New research from Pew this week confirmed that when it comes to local news, local TV news is in the strongest position in terms of audience trust and reliance.
It also found that 90% of Americans are at least interested in following prices, with 37% saying it’s important for daily life, but only 25% of people say it is easy to stay informed about prices.
Slightly fewer, 82%, are interested in following jobs and unemployment, with more saying it is important but not for daily life. Yet just 21% of people say jobs and unemployment are easy to keep informed about jobs.
Those are some stark spreads, and represent an opportunity for consumer reporters to consider ways to communicate important information that often doesn’t make it into newscasts.
Cost of living indices are one key source of price news. The Bureau of Labor Statistics uses six categories of expenses to calculate cost of living, and other organizations like the Council for Community and Economic Research break down cost of living by city and provide comparisons to the national average. Check your area’s data and compare your score in each category. Then, dig into which are higher or lower than the national average and why. Your local Chamber of Commerce would be a great resource, too.
Here’s how one local station tried this story idea.
You could also use a cost of living calculator, like this one, to compare your city to others in your state or viewing area.

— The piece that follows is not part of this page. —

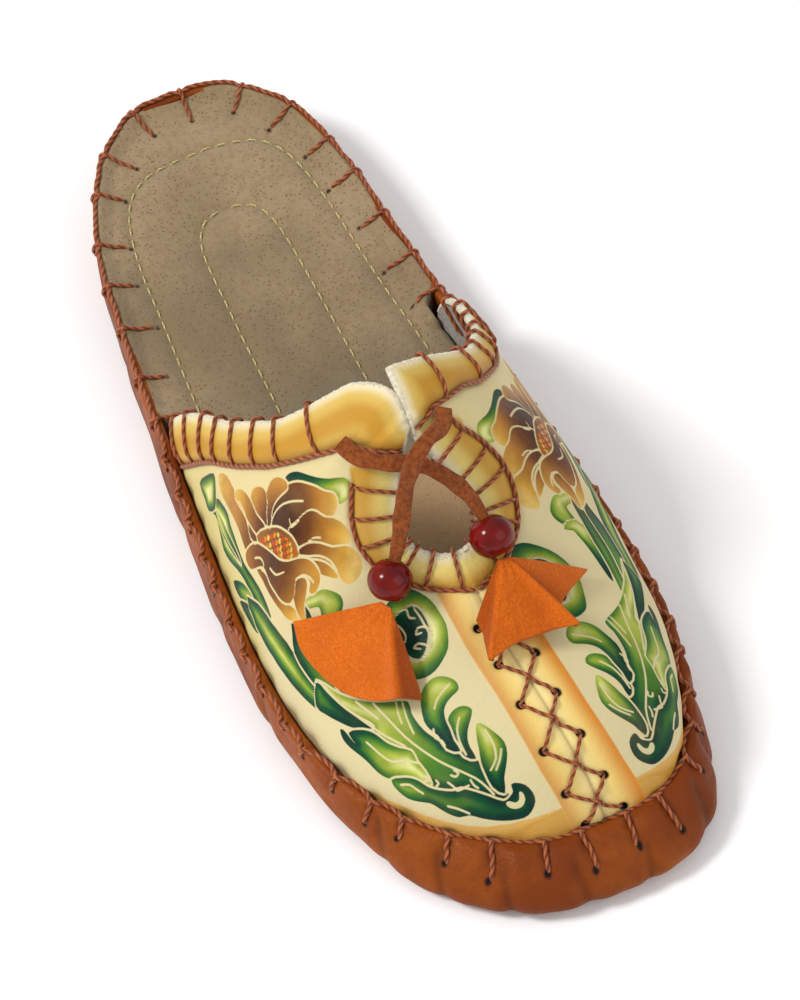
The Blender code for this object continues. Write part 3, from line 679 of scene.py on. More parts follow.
# %% Places round the edge
def walk_edge(count):
    """Turns at even distances round the stitched edge, counter-clockwise from the toe."""
    fine = 2 * math.pi * np.linspace(0, 1, 24001)
    x, y = edge_point(fine, np.where(fine <= math.pi, 1.0, -1.0))
    length = np.r_[0, np.cumsum(np.hypot(np.diff(x), np.diff(y)))]
    return np.interp(length[-1] * np.arange(count) / count, length, fine), length[-1]


RING = 960
RING_TURNS, EDGE_RUN = walk_edge(RING)
RING_SIDE = np.where(RING_TURNS <= math.pi, 1.0, -1.0)
RING_ALONG = np.cos(RING_TURNS)
RING_PLAN = np.column_stack(edge_point(RING_TURNS, RING_SIDE))
ring_tangent = np.roll(RING_PLAN, -2, 0) - np.roll(RING_PLAN, 2, 0)
ring_tangent = unit(ring_tangent + np.roll(ring_tangent, 2, 0) + np.roll(ring_tangent, -2, 0))
RING_OUT = np.column_stack([ring_tangent[:, 1], -ring_tangent[:, 0]])
RING_PLACE = EDGE_RUN * np.arange(RING) / RING
RING_PLACE = np.where(RING_PLACE > EDGE_RUN / 2, RING_PLACE - EDGE_RUN, RING_PLACE)
RING_WING = np.where(RING_SIDE > 0, wing_end(1), wing_end(-1))
print("stitched edge:", round(EDGE_RUN * 1000), "mm round")


def wall(offset, share, rise=0.0, inset=0.0):
    share = np.clip(share + rise / (edge_height(RING_ALONG) - ground(RING_ALONG)), 0, 1)
    out, height = rand_profile(RING_ALONG, RING_SIDE, share, offset)
    return np.column_stack([RING_PLAN + RING_OUT * (out - inset)[:, None], height])


def edge_gap(place, spot):
    """Distance along the edge between places, the short way round."""
    gap = np.abs(place - spot)
    return np.minimum(gap, EDGE_RUN - gap)


# %% Where the edge is stitched
UNDER_VAMP = RING_ALONG > RING_WING
STITCH_NUDGE = (0.4, -0.9, 0.7, 0.0, -0.5, 1.0, -0.6, 0.3, 0.8, -0.8, 0.2, -0.3, 0.9, -0.4)
STITCH_REACH = (4.0, 4.9, 3.4, 4.5, 3.8, 5.0, 3.5)
HEEL_REACH = (7.0, 7.8, 6.4, 7.4, 6.6, 8.0, 6.2)
OUTER_START, OUTER_FADE = 62 * MM, 18 * MM  # from here back, on the right side, the purl moves out over the lip


def hand(values, k):
    """The unevenness of a hand, in mm, taken in turn from a short list."""
    return values[k % len(values)] * MM


FORE_HALF, FORE_STEP = 17, 9.9 * MM  # stitches to a side under the vamp; those round the heel stand wider apart
HEEL_RUN = EDGE_RUN - 2 * FORE_HALF * FORE_STEP
HEEL_COUNT = round(HEEL_RUN / (14.4 * MM))
HEEL_STEP = HEEL_RUN / HEEL_COUNT
STITCHES = [(k + 0.5) * FORE_STEP + hand(STITCH_NUDGE, k) for k in range(-FORE_HALF, FORE_HALF)]
STITCHES += [FORE_HALF * FORE_STEP + HEEL_RUN * (k + 0.5) / HEEL_COUNT + hand(STITCH_NUDGE, k + 5)
             for k in range(HEEL_COUNT)]
STITCHES = sorted((spot + EDGE_RUN / 2) % EDGE_RUN - EDGE_RUN / 2 for spot in STITCHES)


def leg_reach(k):
    """How far down the wall a leg runs. On the right side the purl lies farther out and the legs are short."""
    return hand(STITCH_REACH, k) * (1 - 0.3 * float(ease((-STITCHES[k] - OUTER_START) / OUTER_FADE)))


def at_place(place):
    return int(round((place % EDGE_RUN) / EDGE_RUN * RING)) % RING


print(len(STITCHES), "stitches,", round(FORE_STEP / MM, 1), "mm apart under the vamp and",
      round(HEEL_STEP / MM, 1), "mm round the heel")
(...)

Among the six categories used for cost of living, the top consumer expenses include:
- Housing prices - property taxes or rent
- Do any agencies track housing prices in your area? Can you identify seasonal trends and include a regular mention on air in your segments about consumer topics?
- Transportation – gas prices, tolls, parking costs
- How do people in your viewing area commute? Can you include gas price data in your regular traffic reports?
- A regular consumer segment could include a quick update on the price of milk, or look into what fruits and vegetables are in season.
The Bureau of Labor Statistic’s Local Area Unemployment Statistics program releases monthly unemployment data for states, counties, and some cities. Check for your area’s data here.
New unemployment data can be worth a mention in your consumer segment, but audiences are also looking for regular job information. Does your website or app include a local job board, or information about where to look for jobs locally?